‘The boys’ e o ocaso dos bons heróis

Os super-heróis mostrados nos filmes parecem cada vez mais distantes de um ideal de nobreza de caráter. Sem a experiência do encontro com um Deus de amor, a própria bondade parece um valor cada vez menos sincero.

The boys, da Amazon Prime Video, é uma das séries recentes de maior sucesso no streaming. Narra as peripécias de um grupo de super-heróis desajustados, com moralidade mais que questionável, manipulados por uma grande corporação capitalista, dados ao exibicionismo e à violência desenfreada, envolvidos em bacanais e episódios trágicos nascidos da irresponsabilidade no uso de seus superpoderes.

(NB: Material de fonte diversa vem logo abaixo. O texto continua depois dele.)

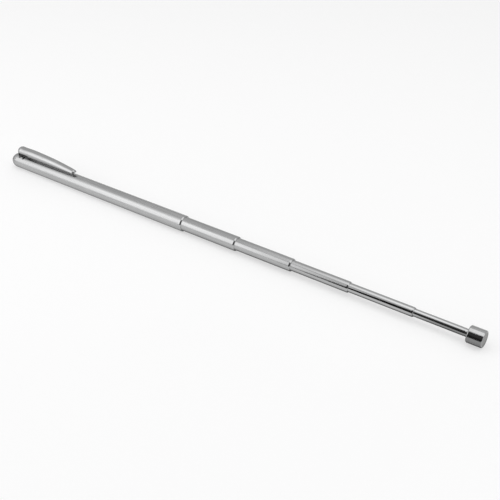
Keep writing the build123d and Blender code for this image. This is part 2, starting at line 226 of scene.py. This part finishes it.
def pressed_metal(name, shade, rough, warm=-0.004):
    """Sheet pressed in a die and plated: faint rolling grain, a slight orange peel, and a few hair scratches."""
    t = Tree(name)
    grain = t.noise(t.stretched((60.0, 2600.0, 2600.0)), detail=3.0, rough=0.6)
    peel = t.noise(t.place, scale=2200.0, detail=2.0, rough=0.5)
    cloud = t.noise(t.place, scale=140.0, detail=4.0, rough=0.55, distortion=0.4)
    hair = t.ramp(t.noise(t.stretched((240.0, 1600.0, 1600.0)), detail=1.0), 0.7, 0.75)
    tone = t.maths("ADD", t.maths("MULTIPLY", grain, 0.55), t.maths("MULTIPLY", cloud, 0.45))
    facing = t.add("ShaderNodeTexCoord").outputs["Normal"]
    split = t.add("ShaderNodeSeparateXYZ")
    t.join(facing, split.inputs[0])
    # painted light: surfaces facing down get a lighter base colour (grey 0.6) that lifts the shade under the clip, and
    # also more roughness
    underside_painted_light = t.ramp(split.outputs[2], -0.75, -0.35, 1.0, 0.0)
    colour = t.blend(t.ramp(tone, 0.3, 0.7), grey(shade * 0.88, warm), grey(shade * 1.12, warm))
    colour = t.blend(underside_painted_light, colour, grey(0.6, 0.0))
    t.join(colour, t.shader.inputs["Base Color"])
    value = t.maths("ADD", rough - 0.07, t.maths("MULTIPLY", grain, 0.08))
    value = t.maths("ADD", value, t.maths("MULTIPLY", underside_painted_light, 0.2))
    value = t.maths("ADD", value, t.maths("MULTIPLY", t.ramp(cloud, 0.35, 0.75), 0.08))
    value = t.maths("ADD", value, t.maths("MULTIPLY", hair, 0.1))
    t.join(t.maths("MAXIMUM", value, 0.03), t.shader.inputs["Roughness"])
    normal = t.bump(grain, 0.000003)
    normal = t.bump(peel, 0.0000015, after=normal)
    normal = t.bump(t.maths("MULTIPLY", hair, -1.0), 0.000004, after=normal)
    t.join(normal, t.shader.inputs["Normal"])
    t.shader.inputs["Metallic"].default_value = 1.0
    return t.material


# ------------------------------------------------------------------ finishes of the CAD nodes
mouths = {n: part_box(n)[1].x for n in nodes if n.endswith("_tube")}
finish = {}
finish["barrel_tube"] = drawn_metal("barrel_satin", 0.43, 0.26, mouth=mouths["barrel_tube"])
finish["section_2_tube"] = drawn_metal("section_2_satin", 0.43, 0.24, mouth=mouths["section_2_tube"])
finish["section_3_tube"] = drawn_metal("section_3_satin", 0.43, 0.22, mouth=mouths["section_3_tube"])
finish["section_4_tube"] = drawn_metal("section_4_bright", 0.44, 0.17, streak=0.7, smudge=0.7, mouth=mouths["section_4_tube"])
finish["section_5_tube"] = drawn_metal("section_5_chrome", 0.46, 0.09, streak=0.4, smudge=0.5, mouth=mouths["section_5_tube"], bump=0.4)
finish["section_6_tube"] = drawn_metal("section_6_chrome", 0.46, 0.09, streak=0.4, smudge=0.5, bump=0.4)
finish["barrel_end_plug"] = turned_metal("plug_turned", 0.37, 0.24)
finish["pocket_clip"] = pressed_metal("clip_pressed", 0.41, 0.18)
finish["head_stem"] = turned_metal("stem_turned", 0.42, 0.25)
finish["magnet_cup"] = turned_metal("cup_chrome", 0.44, 0.10, pitch=2200.0, bump=0.4, smudge=0.6)
finish["backing_disc"] = turned_metal("disc_steel", 0.4, 0.35)
finish["magnet"] = turned_metal("magnet_nickel", 0.4, 0.26, tint=(0.245, 0.242, 0.235))
bronze = turned_metal("spring_bronze", 0.5, 0.3, tint=(0.5, 0.33, 0.18))
brass = turned_metal("bush_brass", 0.5, 0.3, tint=(0.55, 0.42, 0.2))
for n, o in nodes.items():
    if n not in finish:
        finish[n] = bronze if "spring" in n else brass
    o.data.materials.clear()
    o.data.materials.append(finish[n])

# ------------------------------------------------------------------ stage
FLOOR = cad_low.z


def patch(name, radius, columns, rows, edge, glow=None):
    """A card bent round the X axis. edge(x) gives its lowest and highest angle above the front horizon, in degrees."""
    verts, faces, shine = [], [], []
    for i, x in enumerate(columns):
        low, high = edge(x)
        for j in range(rows + 1):
            a = math.radians(low + (high - low) * j / rows)
            verts.append((x, -radius * math.cos(a), radius * math.sin(a)))
            shine.append(glow(x, math.degrees(a)) if glow else 0.0)
            if i and j:
                k = i * (rows + 1) + j
                faces.append((k - rows - 2, k - 1, k, k - rows - 1))
    mesh = bpy.data.meshes.new(name)
    mesh.from_pydata(verts, [], faces)
    attribute = mesh.attributes.new("glow", "FLOAT", "POINT")
    attribute.data.foreach_set("value", shine)
    card = bpy.data.objects.new(name, mesh)
    scene.collection.objects.link(card)
    card.visible_camera = False
    t = Tree(name)
    t.tree.nodes.remove(t.shader)
    lamp = t.add("ShaderNodeEmission")
    reader = t.add("ShaderNodeAttribute", attribute_name="glow")
    t.join(reader.outputs["Fac"], lamp.inputs["Strength"])
    t.join(lamp.outputs[0], t.output.inputs["Surface"])
    mesh.materials.append(t.material)
    return card


def smooth(value, low, high):
    s = min(1.0, max(0.0, (value - low) / (high - low)))
    return s * s * (3 - 2 * s)


def span(first, last, count):
    return [first + (last - first) * i / count for i in range(count + 1)]


def key_glow(x, a):
    level = 1.97 - 1.15 * smooth(x, -0.32, -0.10)
    level = 0.3 + (level - 0.3) * smooth(x, -0.95, -0.82)
    fall = smooth(a, 44, 86) if x < -0.4 else smooth(a, 50, 68) * 0.5
    base = 0.8 if x < -0.4 else 0.3
    level = base + (level - base) * (1 - fall)
    return level * (0.72 + 0.28 * smooth(a, 1, 14))


OVER = [(-0.42, 0.62), (-0.307, 0.745), (-0.26, 0.87), (-0.208, 1.11), (-0.168, 1.23), (-0.12, 1.38), (-0.07, 1.53), (-0.02, 1.7), (0.02, 1.65), (0.06, 1.45), (2.0, 1.45)]


def over_glow(x, a):
    for (x0, g0), (x1, g1) in zip(OVER, OVER[1:]):
        if x <= x1:
            return g0 + (g1 - g0) * (x - x0) / (x1 - x0)
    return OVER[-1][1]


key = patch("key_softbox", 0.6, span(-1.9, -0.4, 50), 30, lambda x: (0.6, 90.0), key_glow)
key_end = patch("key_softbox_end", 0.6, span(-0.399, -0.09, 20), 30, lambda x: (0.6, 68.0), key_glow)
over = patch("overhead_softbox", 0.6, span(-0.38, 0.95, 34), 12, lambda x: (71.0, 114.0), over_glow)

FLAG = [(-0.065, 0), (-0.045, 1), (-0.03, 8), (0.0, 20), (0.02, 31), (0.05, 43), (0.08, 51), (0.118, 61), (0.15, 66), (0.45, 66)]


def flag_edge(x):
    for (x0, a0), (x1, a1) in zip(FLAG, FLAG[1:]):
        if x <= x1:
            return -0.6, a0 + (a1 - a0) * max(0.0, (x - x0) / (x1 - x0))
    return -0.6, FLAG[-1][1]


flag = patch("black_flag", 0.289, span(-0.065, 0.45, 52), 12, flag_edge, lambda x, a: 0.017 + 0.6 * (1 - smooth(x, -0.048, -0.024)) + 0.038 * smooth(x, 0.05, 0.09) * smooth(a, 12, 30))
flag.visible_diffuse = False
flag.visible_shadow = False

# a card lying on the floor, seen only in the metal, whose glow stands in for the floor in the reflections: black
# beyond the tool's shade, with a painted contact shadow graded towards the contact line and painted shade near the
# head
def low_card_glow(x, y):
    along = x - 0.577 * y
    head = smooth(x, 0.150, 0.170)
    past = smooth(x, 0.1878, 0.1892)
    far = smooth(-y, 0.032 - 0.010 * head, 0.054 - 0.020 * head)
    # painted shade: the glow is halved over the head, darkening the floor as the head reflects it
    level = (1.0 - 0.5 * head) * (1 - past) + 0.7 * past
    # painted contact shadow: the glow falls to 0.28 at the contact line, and the next line lifts it again behind the
    # tool and past the head end
    near = (1 - 0.2 * (1 - smooth(-y, 0.004, 0.009))) * (1 - 0.72 * (1 - smooth(-y, 0.0022, 0.0046)))
    near = near + (1 - near) * max(past, smooth(y, 0.003, 0.009))
    dark = smooth(along, 0.094, 0.114) * (1 - past)
    return level * near * (1 - far * dark) + 0.03 * far * dark


card_x = span(-0.13, 0.18, 40) + [0.1845, 0.1878, 0.1885, 0.1892, 0.195, 0.21, 0.24, 0.30, 0.40]
card_y = [-0.289, -0.12, -0.06, -0.045, -0.038, -0.034, -0.030, -0.026, -0.022, -0.018, -0.014, -0.011, -0.0085, -0.007, -0.006, -0.005, -0.0042, -0.0034, -0.0028, -0.002, -0.001, 0.003, 0.006, 0.009, 0.016, 0.03]
verts = [(x, y, FLOOR + 0.00002) for x in card_x for y in card_y]
faces = []
for i in range(len(card_x) - 1):
    for j in range(len(card_y) - 1):
        k = i * len(card_y) + j
        faces.append((k, k + len(card_y), k + len(card_y) + 1, k + 1))
low_mesh = bpy.data.meshes.new("low_card")
low_mesh.from_pydata(verts, [], faces)
glow = low_mesh.attributes.new("glow", "FLOAT", "POINT")
glow.data.foreach_set("value", [low_card_glow(x, y) for x, y, z in verts])
low_card = bpy.data.objects.new("low_card", low_mesh)
scene.collection.objects.link(low_card)
low_card.visible_camera = False
low_card.visible_diffuse = False
low_card.visible_shadow = False
low_mesh.materials.append(flag.data.materials[0])

floor_mesh = bpy.data.meshes.new("floor")
floor_mesh.from_pydata([(-6, -6, FLOOR), (6, -6, FLOOR), (6, 6, FLOOR), (-6, 6, FLOOR)], [], [(0, 1, 2, 3)])
floor = bpy.data.objects.new("floor", floor_mesh)
scene.collection.objects.link(floor)
paper = Tree("floor_paper")
paper.shader.inputs["Base Color"].default_value = (0.45, 0.45, 0.451, 1)
paper.shader.inputs["Emission Color"].default_value = (1, 1, 1, 1)
paper.shader.inputs["Emission Strength"].default_value = 0.53
paper.shader.inputs["Roughness"].default_value = 0.9
paper.shader.inputs["Specular IOR Level"].default_value = 0.1
floor_mesh.materials.append(paper.material)

world = bpy.data.worlds.new("studio")
world.use_nodes = True
sky = world.node_tree
sky.nodes["Background"].inputs["Color"].default_value = (1, 1, 1, 1)
around = sky.nodes.new("ShaderNodeTexCoord")
height = sky.nodes.new("ShaderNodeSeparateXYZ")
fade = sky.nodes.new("ShaderNodeMapRange")
fade.inputs["From Min"].default_value = 0.0
fade.inputs["From Max"].default_value = 1.0
fade.inputs["To Min"].default_value = 0.5
fade.inputs["To Max"].default_value = 0.85
sky.links.new(around.outputs["Generated"], height.inputs[0])
sky.links.new(height.outputs[2], fade.inputs["Value"])
paths = sky.nodes.new("ShaderNodeLightPath")
seen = sky.nodes.new("ShaderNodeMix")
seen.inputs["B"].default_value = 0.93
sky.links.new(paths.outputs["Is Camera Ray"], seen.inputs["Factor"])
sky.links.new(fade.outputs["Result"], seen.inputs["A"])
sky.links.new(seen.outputs["Result"], sky.nodes["Background"].inputs["Strength"])
world.cycles.sampling_method = "NONE"
scene.world = world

Aqueles criados à sombra dos super-heróis do passado irão se perguntar: o que aconteceu com Super-homem, modelo de integridade moral, Batman, que em hipótese alguma matava os criminosos, ou mesmo o Homem-Aranha, que popularizou a frase “com grandes poderes vêm grandes responsabilidades”?

A resposta mais imediata é que o público se cansou deles. Sua perfeição de caráter se tornou monótona, repetitiva e pouco crível. As pessoas querem heróis com maior carga dramática, com quem possam se identificar e não seres superiores, que de certa forma, ao serem imaginados, parecem apontar o dedo para nossas contradições, incoerências e demais pecados.

Anti-heróis não são uma novidade nem no cinema, nem na literatura. A “segunda chance”, a possibilidade de remissão dos erros do passado, o heroísmo escondido na raiva e na violência são temas recorrentes no cinema e na arte em geral. Contudo, mesmo esses anti-heróis exibiam um forte senso moral. O que os distinguia era não seguirem as regras convencionais, mas serem devotados às suas próprias. O que vemos agora é uma trágica percepção de que os valores morais que orientavam a conduta dos heróis de antigamente não se sustentam ou, pior, foram usados cinicamente como instrumento de repressão e dominação moral.

Curiosamente os heróis e os deuses míticos tanto dos gregos quanto dos nórdicos, tão em voga hoje em dia, eram um pouco como esses super-heróis atuais. Invertendo o paradigma bíblico (Gn 1, 26-28), eram deuses feitos à nossa imagem. Seria muito difícil, na história do Ocidente, separar a figura do herói nobre e altruísta da mensagem cristã. Talvez tenhamos que repensar a famosa citação de Dostoievsky: “se Deus não existe, tudo é permitido” (Os irmãos Karamazov, Editora Martin Claret, 2013). Agora, talvez seja melhor dizer “se Deus não existe, a bondade não tem sentido”.

Já em 1926, no livro A tentação do Ocidente (Editora do Brasil, 2005), André Malraux escreveu: “Não há ideal a que possamos sacrificar-nos, porque de todos eles conhecemos a mentira, nós os que ignoramos em absoluto o que seja a verdade”.  Como a figura de um super-herói irrepreensível pode coexistir com essa desilusão niilista? Parece até mais óbvio pensar seus estereótipos de masculinidade, feminilidade, honra e dedicação como armadilhas ideológicas para restringir a liberdade humana.

Trata-se de um cenário contraditório. Nos preocupamos cada vez mais com as minorias, com os oprimidos, com o bullying e a ganância. Mas, ao mesmo tempo, desacreditamos que os poderosos possam ter freios morais, que o amor possa gerar um verdadeiro altruísmo. Escandalizar-se pouco adianta. Ao século XX, faltaram mais testemunhos de amor cristão à altura das reflexões críticas que denunciavam a hipocrisia de nossa sociedade. Tais testemunhos existiram, mas em menor quantidade do que o necessário. Esse é o desafio que se apresenta a nossos tempos.

1 comentário em “‘The boys’ e o ocaso dos bons heróis”

  1. Que agradável leitura. Gostei muito do artigo. Esse tema foi muito importante em minha adolescência, em que os valores dos heróis ajudaram a moldar minha personalidade. Ainda no final da adolescência (tão tardiamente), consegui fazer o link de que todos aqueles valores (não matar, a nobreza, usar os poderes para servir, fazer a coisa certa quando seria mais fácil fazer a coisa errada etc) tinham sua origem nos valores cristãos. E por vezes já me peguei pensando: o que seria de mim se minha adolescência fosse hoje? Com esses modelos de novos heróis?